The musical pioneer, born Antoine Domino, Jr. in New Orleans in 1928, died in Harvey surrounded by his family.

He was best known for his hits “Blueberry Hill,” “Ain’t That A Shame,” “Blue Monday,” “I’m Walkin’,” and many more.

“We are all touched by the outpouring of love and tribute for our father,” his children said in a statement. “He passed away peacefully at home surrounded by those he loved and those who loved him. His music reached across all boundaries and carried him to all corners of the world. We thank you for allowing us to grieve privately during this difficult time.”

New Orleans Jazz and Heritage Fest Producer Quint Davis remembers Domino as one of two New Orleanians who changed the history of music worldwide. For Davis, it was Domino and Louis Armstrong.

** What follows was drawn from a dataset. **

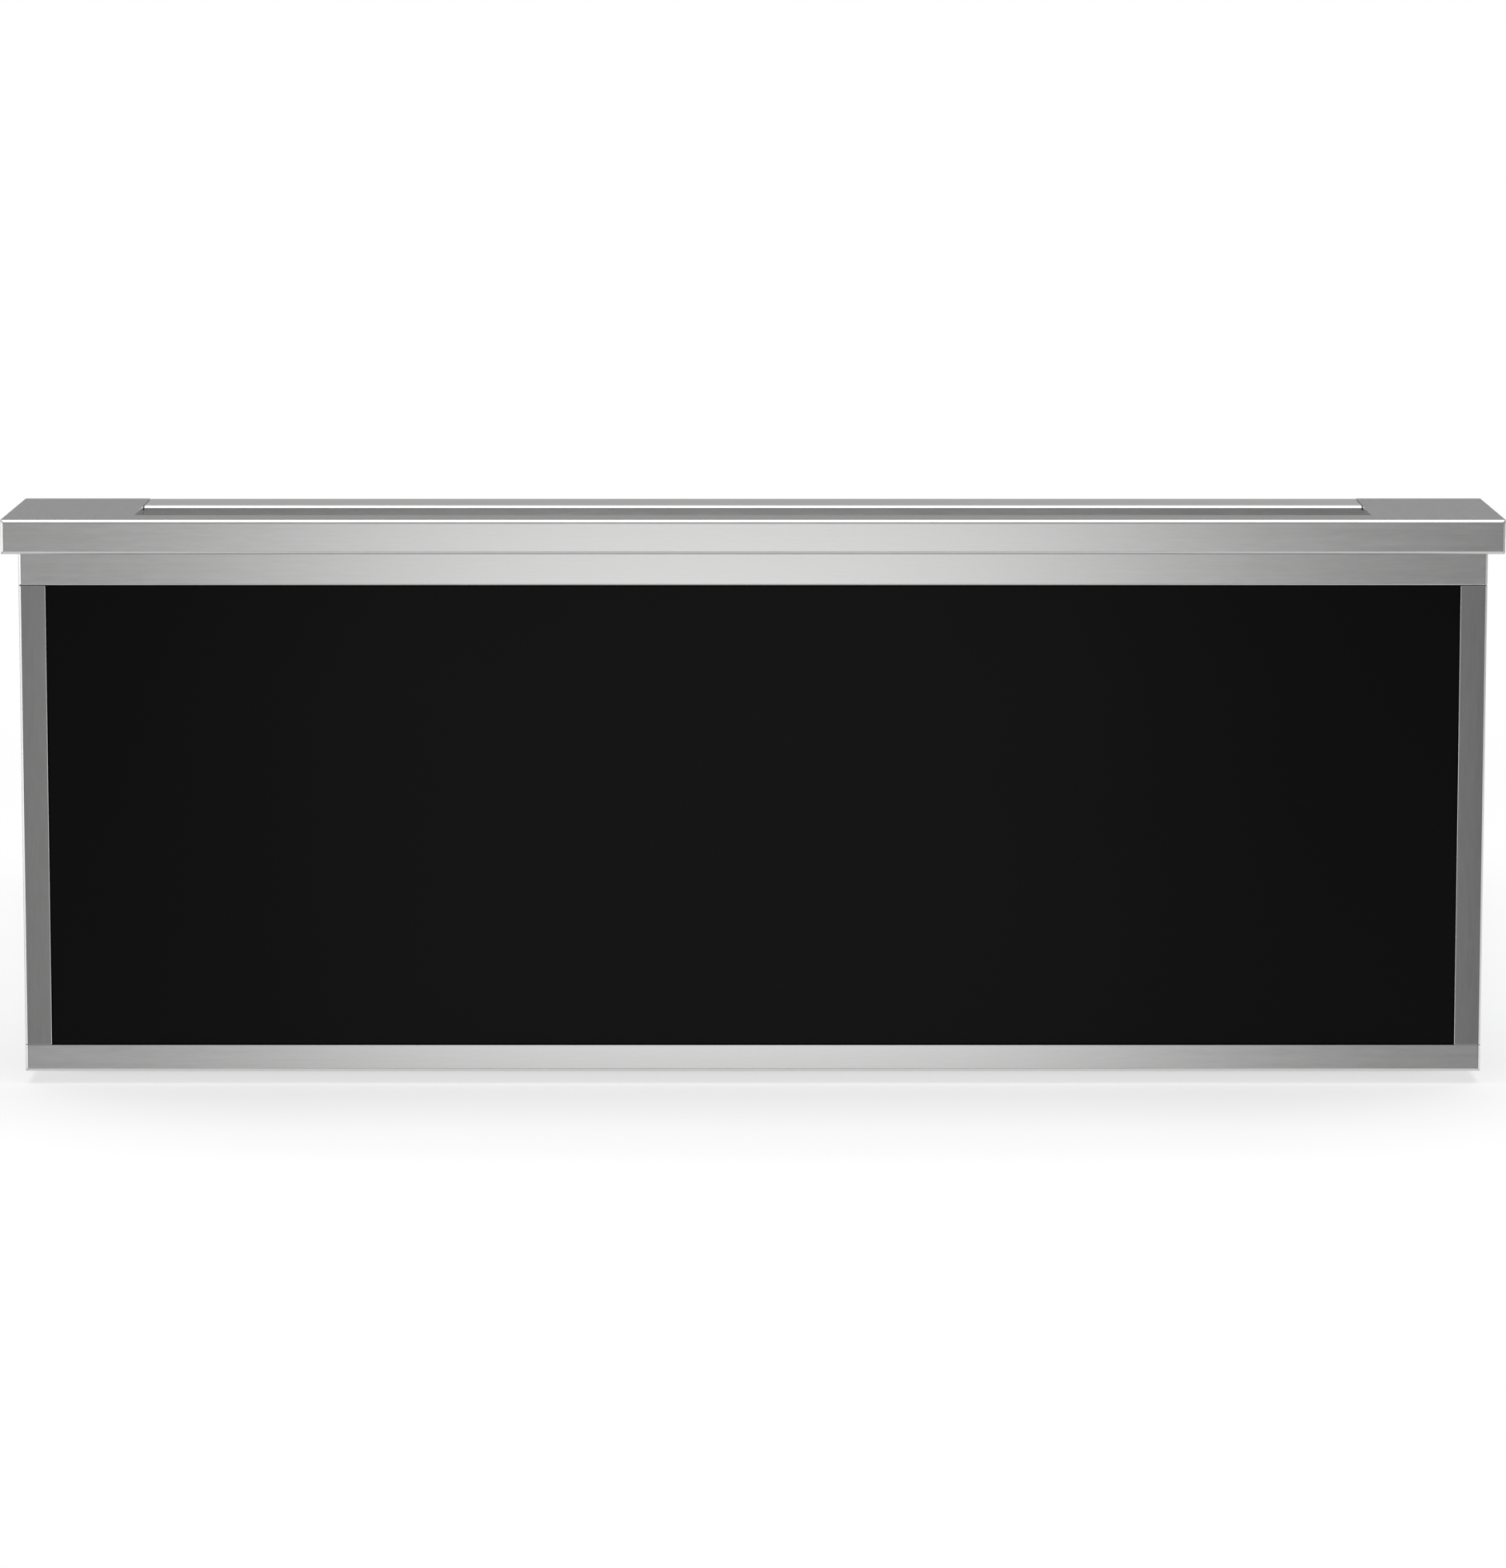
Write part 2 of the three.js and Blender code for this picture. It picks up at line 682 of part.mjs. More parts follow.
/** Plan of the sheathed element: two hairpins each side, joined across the front of the cavity. */
class ElementRun extends THREE.Curve {
  constructor(height) {
    super();
    this.height = height;
    const lanes = [hairpinRadius, 3 * hairpinRadius, 5 * hairpinRadius - 8];
    const backEnd = linerBackY - gap - 1;
    const rearTurn = linerBackY - 100;
    const frontTurn = cavityY + 130;
    const frontRun = cavityY + 26;
    const corner = 40;
    const lastLane = lanes[2];
    this.plan = new THREE.Path();
    this.plan.moveTo(-lanes[0], backEnd);
    this.plan.lineTo(-lanes[0], frontTurn);
    this.plan.absarc(-(lanes[0] + lanes[1]) / 2, frontTurn, hairpinRadius, 0, Math.PI, true);
    this.plan.lineTo(-lanes[1], rearTurn);
    this.plan.absarc(-(lanes[1] + lastLane) / 2, rearTurn, (lastLane - lanes[1]) / 2, 0, Math.PI, false);
    this.plan.lineTo(-lastLane, frontRun + corner);
    this.plan.absarc(-lastLane + corner, frontRun + corner, corner, Math.PI, 1.5 * Math.PI, false);
    this.plan.lineTo(lastLane - corner, frontRun);
    this.plan.absarc(lastLane - corner, frontRun + corner, corner, 1.5 * Math.PI, 2 * Math.PI, false);
    this.plan.lineTo(lastLane, rearTurn);
    this.plan.absarc((lanes[1] + lastLane) / 2, rearTurn, (lastLane - lanes[1]) / 2, 0, Math.PI, false);
    this.plan.lineTo(lanes[1], frontTurn);
    this.plan.absarc((lanes[0] + lanes[1]) / 2, frontTurn, hairpinRadius, 0, Math.PI, true);
    this.plan.lineTo(lanes[0], backEnd);
  }

  getPoint(t, target = new THREE.Vector3()) {
    const point = this.plan.getPointAt(t);
    return target.set(point.x, point.y, this.height);
  }
}

function heatingElement() {
  const section = new THREE.Shape();
  section.absarc(0, 0, elementRadius, 0, 2 * Math.PI, false);
  const height = linerFloorTop + elementLift + elementRadius;
  return new THREE.ExtrudeGeometry(section, {
    steps: 110,
    curveSegments: 4,
    bevelEnabled: false,
    extrudePath: new ElementRun(height),
  });
}

/** Perforated plate that spreads the element's heat under the tub. */
function heatDeflector() {
  const z0 = linerFloorTop + elementLift + 2 * elementRadius + 1.5;
  const margin = 8;
  const plate = box(
    [margin - halfMouth, halfMouth - margin],
    [cavityY + margin, linerBackY - 4 * margin],
    [z0, z0 + deflectorThickness],
  );
  const slots = spaced(4, 100).flatMap((y) => spaced(5, 120).map((x) => {
    const centre = (cavityY + linerBackY) / 2 + y;
    return box([x - 30, x + 30], [centre - 4, centre + 4], [z0 - 1, z0 + deflectorThickness + 1]);
  }));
  return cut(plate, ...slots);
}

/** Sensor probe on the liner's back wall, above the tub's rim. */
function temperatureSensor() {
  const wall = linerBackY - gap;
  return turned([[0, wall - 26], [2, wall - 25], [2, wall - 3], [6, wall - 3], [6, wall], [0, wall]], 230, 188, 12);
}

/** Disc thermostat clipped behind the liner's back wall. */
function limitThermostat() {
  const wall = linerBackY + linerThickness + gap;
  return turned([[0, wall], [9, wall], [9, wall + 5], [6, wall + 6], [6, wall + 12], [0, wall + 12]], -200, 165, 16);
}

// ---- Fan ---------------------------------------------------------------------------------------

function fanMotor() {
  const start = linerBackY + linerThickness + gap;
  const bore = shaftRadius + runningGap;
  const end = start + motorLength;
  const profile = [
    [bore, start], [motorRadius * 0.45, start], [motorRadius * 0.5, start + 3], [motorRadius, start + 4],
    [motorRadius, end - 5], [motorRadius * 0.6, end], [0, end], [0, end - 4], [bore, end - 4], [bore, start],
  ];
  return turned(profile, 0, fanCentre);
}

/** Radial impeller and its shaft, which runs back into the motor. */
function fanImpeller() {
  const hubRadius = 11;
  const backY = fanFrontY + fanWidth;
  const shaftEnd = linerBackY + linerThickness + gap + motorLength - 4 - runningGap;
  const centre = (y) => [0, y, fanCentre];
  const disc = rod(centre(backY - 1.2), centre(backY), fanRadius, 24);
  const hub = rod(centre(fanFrontY), centre(backY), hubRadius, 16);
  const shaft = rod(centre(backY - 1), centre(shaftEnd), shaftRadius, 12);
  const blades = Array.from({ length: fanBlades }, (_, index) => {
    const blade = box([hubRadius - 1, fanRadius - 1], [fanFrontY, backY - 0.6], [-0.7, 0.7]);
    blade.rotateY((index / fanBlades) * 2 * Math.PI);
    return blade.translate(0, 0, fanCentre);
  });
  return join(hub, disc, shaft, ...blades);
}

/** Dished grille in front of the impeller. */
function fanCover() {
  const half = fanRadius + 16;
  const faceY = fanFrontY - runningGap - 6;
  const wall = linerThickness;
  const range = (inset) => [[inset - half, half - inset], [fanCentre - half + inset, fanCentre + half - inset]];
  const pan = extrude(rectangle(...range(0), 16), 'y', [faceY, linerBackY - gap]);
  const hollow = extrude(rectangle(...range(wall), 14), 'y', [faceY + wall, linerBackY]);
  const slots = spaced(7, 14).map((z) => box(
    [-fanRadius * Math.cos(Math.asin(z / (fanRadius + 2))), fanRadius * Math.cos(Math.asin(z / (fanRadius + 2)))],
    [faceY - 1, faceY + wall + 1],
    [fanCentre + z - 3, fanCentre + z + 3],
  ));
  return cut(pan, hollow, ...slots);
}

// ---- Controls ----------------------------------------------------------------------------------

const buttonNames = ['power', 'low', 'medium', 'high', 'timer'];
const buttonsStartX = displayWidth / 2 + 40;
const buttonX = (index) => buttonsStartX + index * buttonPitch;

/** Folded cover over the electronics, open below and in front. */
function controlHousing() {
  const half = sideOuter - gap;
  const frontY = fasciaBackY + gap;
  const cover = box([-half, half], [frontY, podBackY], [chassisHeight + gap, podTop]);
  const hollow = box(
    [podSheet - half, half - podSheet],
    [frontY - 1, podBackY - podSheet],
    [chassisHeight - 1, podTop - podSheet],
  );
  return cut(cover, hollow);
}

function controlFascia() {
  const panel = box([gap - sideInner, sideInner - gap], [fasciaFaceY, fasciaBackY], [fasciaBottom, fasciaTop]);
  const through = [fasciaFaceY - 1, fasciaBackY + 1];
  const holes = buttonNames.map((_, index) => {
    const x = buttonX(index);
    const halfWidth = buttonWidth / 2 + gap;
    const halfHeight = buttonHeight / 2 + gap;
    const shape = rectangle(
      [x - halfWidth, x + halfWidth],
      [fasciaCentre - halfHeight, fasciaCentre + halfHeight],
      3,
    );
    return extrude(shape, 'y', through);
  });
  const window = box(
    [-displayWidth / 2 - gap, displayWidth / 2 + gap],
    through,
    [fasciaCentre - displayHeight / 2 - gap, fasciaCentre + displayHeight / 2 + gap],
  );
  return cut(panel, window, ...holes);
}

function displayLens() {
  return box(
    [-displayWidth / 2, displayWidth / 2],
    [fasciaFaceY + 0.5, fasciaBackY],
    [fasciaCentre - displayHeight / 2, fasciaCentre + displayHeight / 2],
  );
}

/** Push button with a flange that stops it behind the fascia. */
function pushButton(index) {
  const x = buttonX(index);
  const shape = (margin, radius) => rectangle(
    [x - buttonWidth / 2 - margin, x + buttonWidth / 2 + margin],
    [fasciaCentre - buttonHeight / 2 - margin, fasciaCentre + buttonHeight / 2 + margin],
    radius,
  );
  const cap = extrude(shape(0, 3), 'y', [fasciaFaceY - buttonStand, buttonFlangeBackY], 0.5);
  const flange = extrude(shape(1.5, 3), 'y', [fasciaBackY + gap, buttonFlangeBackY]);
  const plunger = rod([x, buttonFlangeBackY - 1, fasciaCentre], [x, buttonBackY, fasciaCentre], 2.5, 12);
  return join(cap, flange, plunger);
}

function controlBoard() {
  const last = buttonX(buttonNames.length - 1) + buttonWidth;
  return box([-displayWidth / 2 - 20, last], [boardY, boardY + boardThickness], [fasciaBottom + 2, fasciaTop - 2]);
}

/** Power board with its relay, transformer and terminal block. */
function powerBoard() {
  const z0 = chassisHeight + 4;
  const z1 = z0 + boardThickness;
  const x = -halfChassis + 40;
  const board = box([x, x + 170], [30, 105], [z0, z1]);
  const transformer = box([x + 10, x + 52], [48, 90], [z1 - 0.5, z1 + 30]);
  const relays = [70, 96].map((offset) => box([x + offset, x + offset + 18], [40, 70], [z1 - 0.5, z1 + 16]));
  const terminals = box([x + 130, x + 160], [40, 95], [z1 - 0.5, z1 + 12]);
  return join(board, transformer, ...relays, terminals);
}

const bushingX = halfChassis - 80;
const bushingZ = 45;

/** Bushing in the back sheet, where the supply cord enters. */
function cordBushing() {
  const neck = bushingRadius;
  const collar = bushingRadius + 4;
  const inside = rearSheetY - gap;
  const outside = chassisDepth + gap;
  const profile = [
    [cordBore, inside - 5], [collar - 1, inside - 5], [collar - 1, inside], [neck, inside],
    [neck, outside], [collar, outside], [collar, outside + 3], [neck, outside + 8],
    [cordBore, outside + 8], [cordBore, inside - 5],
  ];
  return turned(profile, bushingX, bushingZ);
}

// ---- Materials and assembly --------------------------------------------------------------------

const finishes = {
  brushed: { color: 0xb9b9b7, metalness: 1, roughness: 0.32 },
  glass: { color: 0x060606, metalness: 0, roughness: 0.05 },
  liner: { color: 0xa4a6a6, metalness: 1, roughness: 0.4 },
  galvanised: { color: 0x9ea2a4, metalness: 0.9, roughness: 0.5 },
  zinc: { color: 0xb4b8ba, metalness: 1, roughness: 0.35 },
  chrome: { color: 0xd2d4d6, metalness: 1, roughness: 0.12 },
  blackPlastic: { color: 0x111213, metalness: 0, roughness: 0.35 },
  greyPlastic: { color: 0x4c4f52, metalness: 0, roughness: 0.5 },
  rubber: { color: 0x1a1a1a, metalness: 0, roughness: 0.8 },
  wool: { color: 0xd8d2bc, metalness: 0, roughness: 1 },
  board: { color: 0x1f5a34, metalness: 0, roughness: 0.6 },
};

const appliance = new THREE.Group();

function add(name, finish, geometry) {
  const mesh = new THREE.Mesh(geometry, new THREE.MeshStandardMaterial(finishes[finish]));
  mesh.name = name;
  appliance.add(mesh);
}

function addPair(name, finish, makePiece) {
  add(`${name}_left`, finish, makePiece(-1));
  add(`${name}_right`, finish, makePiece(1));
}

add('front_top_rail', 'brushed', frontTopRail());
add('front_bottom_rail', 'brushed', frontBottomRail());
addPair('front_stile', 'brushed', frontStile);
add('front_glass', 'glass', frontGlass());
add('front_insulation', 'wool', frontInsulation());
add('front_inner_panel', 'liner', frontInnerPanel());
add('bar_handle', 'brushed', barHandle());
add('front_gasket', 'rubber', frontGasket());

add('drawer_tub', 'liner', drawerTub());
add('vent_slider', 'liner', ventSlider());
add('vent_guide_upper', 'liner', ventGuide(1));
add('vent_guide_lower', 'liner', ventGuide(-1));
add('wire_rack', 'chrome', wireRack());

addPair('slide_outer', 'zinc', slideOuter);
addPair('slide_middle', 'zinc', slideMiddle);
addPair('slide_inner', 'zinc', slideInner);
addPair('ball_cage_outer', 'zinc', cageOuter);
addPair('ball_cage_inner', 'zinc', cageInner);
addPair('release_lever', 'blackPlastic', releaseLever);

add('chassis_base', 'galvanised', chassisBase());
addPair('chassis_side', 'galvanised', chassisSide);
add('chassis_top', 'galvanised', chassisTop());
add('chassis_rear', 'galvanised', chassisRear());
add('front_frame', 'brushed', frontFrame());
addPair('mounting_flange', 'galvanised', mountingFlange);

addPair('liner_side', 'liner', linerSide);
add('liner_floor', 'liner', linerPlate([linerFloor, linerFloorTop]));
add('liner_top', 'liner', linerPlate([linerTop - linerThickness, linerTop]));
add('liner_rear', 'liner', linerRear());
add('insulation_blanket', 'wool', insulationBlanket());
add('insulation_base', 'wool', insulationBase());
add('heating_element', 'greyPlastic', heatingElement());
add('heat_deflector', 'liner', heatDeflector());
add('temperature_sensor', 'chrome', temperatureSensor());
add('limit_thermostat', 'greyPlastic', limitThermostat());

add('fan_motor', 'greyPlastic', fanMotor());
add('fan_impeller', 'liner', fanImpeller());
add('fan_cover', 'liner', fanCover());

add('control_housing', 'galvanised', controlHousing());
add('control_fascia', 'blackPlastic', controlFascia());
add('display_lens', 'glass', displayLens());
add('control_board', 'board', controlBoard());
add('power_board', 'board', powerBoard());
buttonNames.forEach((name, index) => add(`button_${name}`, 'greyPlastic', pushButton(index)));
add('cord_bushing', 'blackPlastic', cordBushing());

const bounds = new THREE.Box3().setFromObject(appliance);
appliance.position.y = -(bounds.min.y + bounds.max.y) / 2;

export default appliance;
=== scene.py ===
"""A built-in warming drawer: its looks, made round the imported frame."""

import json
import math

import bmesh
import bpy
from mathutils import Matrix, Vector


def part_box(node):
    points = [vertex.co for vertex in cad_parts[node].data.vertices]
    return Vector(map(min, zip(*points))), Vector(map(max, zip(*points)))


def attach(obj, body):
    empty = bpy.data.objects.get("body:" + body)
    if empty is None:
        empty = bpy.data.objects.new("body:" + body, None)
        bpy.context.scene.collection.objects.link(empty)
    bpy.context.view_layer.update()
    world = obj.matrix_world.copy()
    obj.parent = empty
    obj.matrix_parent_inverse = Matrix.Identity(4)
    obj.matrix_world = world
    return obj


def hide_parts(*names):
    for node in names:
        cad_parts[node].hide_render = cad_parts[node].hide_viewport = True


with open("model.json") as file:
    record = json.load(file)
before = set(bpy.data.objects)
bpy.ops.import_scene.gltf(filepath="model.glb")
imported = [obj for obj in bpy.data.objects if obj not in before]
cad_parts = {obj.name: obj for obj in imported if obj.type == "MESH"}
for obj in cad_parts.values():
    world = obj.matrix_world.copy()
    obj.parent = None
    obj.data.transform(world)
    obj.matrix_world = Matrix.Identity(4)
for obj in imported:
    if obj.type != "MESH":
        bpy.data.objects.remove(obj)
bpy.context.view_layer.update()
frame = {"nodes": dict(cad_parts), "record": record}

# ---- Camera ------------------------------------------------------------------------------------
# A long lens a little above the drawer and square to its front. It looks down by a few degrees, and
# its shift puts the drawer at the middle of the view.

rail_low, rail_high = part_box("front_top_rail")
camera_distance = 2.772
camera_rise = 0.3142
camera_pitch = 6.5
camera_data = bpy.data.cameras.new("camera")
camera_data.sensor_width = 36
camera_data.lens = 124.7
camera_data.shift_y = -0.1756
camera = bpy.data.objects.new("camera", camera_data)
camera.location = (0, rail_low.y - camera_distance, rail_high.z + camera_rise)
camera.rotation_euler = (math.radians(90 - camera_pitch), 0, 0)
bpy.context.scene.collection.objects.link(camera)
bpy.context.scene.camera = camera

# ---- Floor, backdrop and lamps -----------------------------------------------------------------
# A pale floor that fades into a white room, with soft boxes. The one low in front gives the steel its
# bright middle, and the ones above, below and on the left light the eased edges. Two more are low
# behind it and on the right, where upright sheet seen from above reflects them.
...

“I mean, you can talk about when he hit (stardom) in the ’50s, but that didn’t just happen. He was playing here in the ’30s and ’40s and, playing that barrel house, stomping piano stuff,” Davis said. “He molded that into one of the founders of American music and rock and roll.”

Born and raised in the Ninth Ward, Domino narrowly escaped Hurricane Katrina’s floodwaters in 2005.

Domino had 11 top 10 Billboard hits throughout his career, but Davis says no matter how famous he got, Domino was a true gentleman, “he wasn’t like this superstar,” he said.

“There is no replacing him. There’s a big hole in our universe,” Davis said.